DATA EXTRACT:
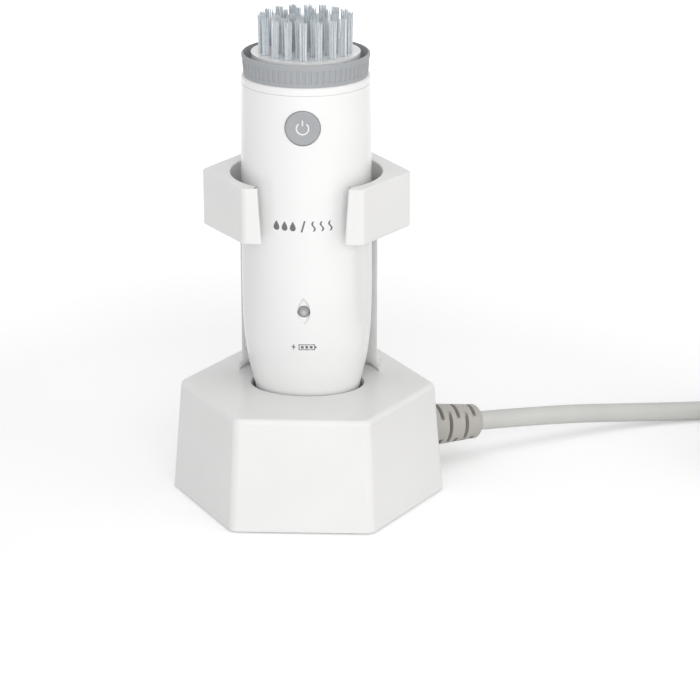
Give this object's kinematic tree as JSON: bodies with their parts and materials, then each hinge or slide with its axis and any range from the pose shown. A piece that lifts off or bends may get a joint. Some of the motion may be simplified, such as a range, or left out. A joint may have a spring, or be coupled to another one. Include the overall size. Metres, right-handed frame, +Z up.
{
  "type": "cordless hand scrubber in charging stand",
  "caption": "Cordless wet and dry hand scrubber with a rotary brush head, standing in a six-sided charging stand with a rear post, an open support collar and a coiled mains lead.",
  "frame": {"origin": "centre of the stand's footprint on the floor", "axes": "+Z up along the handle and the brush's axis, -Y towards the front of the stand, +X to the right, the side that the mains lead leaves by"},
  "size_m": [0.2755, 0.1119, 0.1597],
  "materials": {
    "white_shell": "smooth moulded, light gloss",
    "white_stand": "smooth moulded, light gloss",
    "soft_grey": "matt elastomer",
    "lead_grey": "satin flexible sheath",
    "relief_taupe": "satin flexible moulding",
    "steel": "plain bright",
    "brass": "plain",
    "copper": "enamelled winding",
    "ferrite": "sintered",
    "board_green": "solder mask",
    "black_part": "moulded",
    "cell_wrap": "shrink film",
    "gear_cream": "moulded acetal",
    "lens_grey": "smoked translucent",
    "bristle_white": "nylon filament"
  },
  "bodies": {
    "stand": {"base_shell": "white_stand", "base_plate": "white_stand", "base_screws": "steel", "rubber_feet": "soft_grey", "charging_well": "white_stand", "pot_core": "ferrite", "coil_bobbin": "black_part", "primary_coil": "copper", "charger_board": "board_green", "board_capacitor": "black_part", "board_choke": "ferrite", "board_fuse": "gear_cream", "rear_post": "white_stand", "post_screws": "steel", "support_collar": "white_stand", "collar_screws": "steel", "strain_relief": "relief_taupe", "relief_clip": "black_part", "cord_coil": "lead_grey", "mains_cord": "lead_grey", "supply_leads": "black_part", "plug_body": "lead_grey", "plug_blades": "brass"},
    "handle": {"front_shell": "white_shell", "rear_shell": "white_shell", "shell_screws": "steel", "end_cap": "white_shell", "end_seal": "soft_grey", "pickup_core": "ferrite", "pickup_coil": "copper", "battery_cell": "cell_wrap", "battery_contacts": "brass", "chassis": "black_part", "main_board": "board_green", "charge_led": "lens_grey", "charge_lens": "lens_grey", "micro_switch": "black_part", "ring_gear": "gear_cream", "motor_can": "steel", "motor_magnets": "ferrite", "shaft_bush": "brass", "shaft_seal": "soft_grey", "nose_ring": "white_shell", "splash_skirt": "soft_grey"},
    "button": {"power_button": "soft_grey"},
    "armature": {"motor_armature": "steel", "sun_gear": "brass"},
    "carrier": {"planet_carrier": "gear_cream"},
    "planet_1": {"planet_gear_1": "gear_cream"},
    "planet_2": {"planet_gear_2": "gear_cream"},
    "planet_3": {"planet_gear_3": "gear_cream"},
    "brush": {"brush_hub": "white_shell", "bristle_tufts": "bristle_white"}
  },
  "joints": [
    {"name": "handle_lift", "type": "slide", "parent": "stand", "child": "handle", "axis": [0, 0, 1], "range_m": [0, 0.11]},
    {"name": "button_press", "type": "slide", "parent": "handle", "child": "button", "axis": [0, 1, 0], "range_m": [0, 0.0006], "stiffness_N_per_m": 1500, "springref_m": -0.0004},
    {"name": "brush_spin", "type": "hinge", "parent": "handle", "child": "carrier", "pos_m": [0, 0, 0.13], "axis": [0, 0, 1], "continuous": true},
    {"name": "motor_spin", "type": "hinge", "parent": "handle", "child": "armature", "pos_m": [0, 0, 0.1], "axis": [0, 0, 1], "continuous": true},
    {"name": "planet_spin_1", "type": "hinge", "parent": "carrier", "child": "planet_1", "pos_m": [0.0072, 0, 0.116], "axis": [0, 0, 1], "continuous": true},
    {"name": "planet_spin_2", "type": "hinge", "parent": "carrier", "child": "planet_2", "pos_m": [-0.0036, 0.00624, 0.116], "axis": [0, 0, 1], "continuous": true},
    {"name": "planet_spin_3", "type": "hinge", "parent": "carrier", "child": "planet_3", "pos_m": [-0.0036, -0.00624, 0.116], "axis": [0, 0, 1], "continuous": true},
    {"name": "brush_pull", "type": "slide", "parent": "carrier", "child": "brush", "axis": [0, 0, 1], "range_m": [0, 0.03]}
  ],
  "couplings": [
    {"joint": "motor_spin", "follows": "brush_spin", "ratio": 4},
    {"joint": "planet_spin_1", "follows": "brush_spin", "ratio": -3},
    {"joint": "planet_spin_2", "follows": "brush_spin", "ratio": -3},
    {"joint": "planet_spin_3", "follows": "brush_spin", "ratio": -3}
  ]
}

THE EXERCISE:
Search the listing for the word "hinge". Copy every line in which it occurs.

TASK OUTPUT:
Give this object's kinematic tree as JSON: bodies with their parts and materials, then each hinge or slide with its axis and any range from the pose shown. A piece that lifts off or bends may get a joint. Some of the motion may be simplified, such as a range, or left out. A joint may have a spring, or be coupled to another one. Include the overall size. Metres, right-handed frame, +Z up.
    {"name": "brush_spin", "type": "hinge", "parent": "handle", "child": "carrier", "pos_m": [0, 0, 0.13], "axis": [0, 0, 1], "continuous": true},
    {"name": "motor_spin", "type": "hinge", "parent": "handle", "child": "armature", "pos_m": [0, 0, 0.1], "axis": [0, 0, 1], "continuous": true},
    {"name": "planet_spin_1", "type": "hinge", "parent": "carrier", "child": "planet_1", "pos_m": [0.0072, 0, 0.116], "axis": [0, 0, 1], "continuous": true},
    {"name": "planet_spin_2", "type": "hinge", "parent": "carrier", "child": "planet_2", "pos_m": [-0.0036, 0.00624, 0.116], "axis": [0, 0, 1], "continuous": true},
    {"name": "planet_spin_3", "type": "hinge", "parent": "carrier", "child": "planet_3", "pos_m": [-0.0036, -0.00624, 0.116], "axis": [0, 0, 1], "continuous": true},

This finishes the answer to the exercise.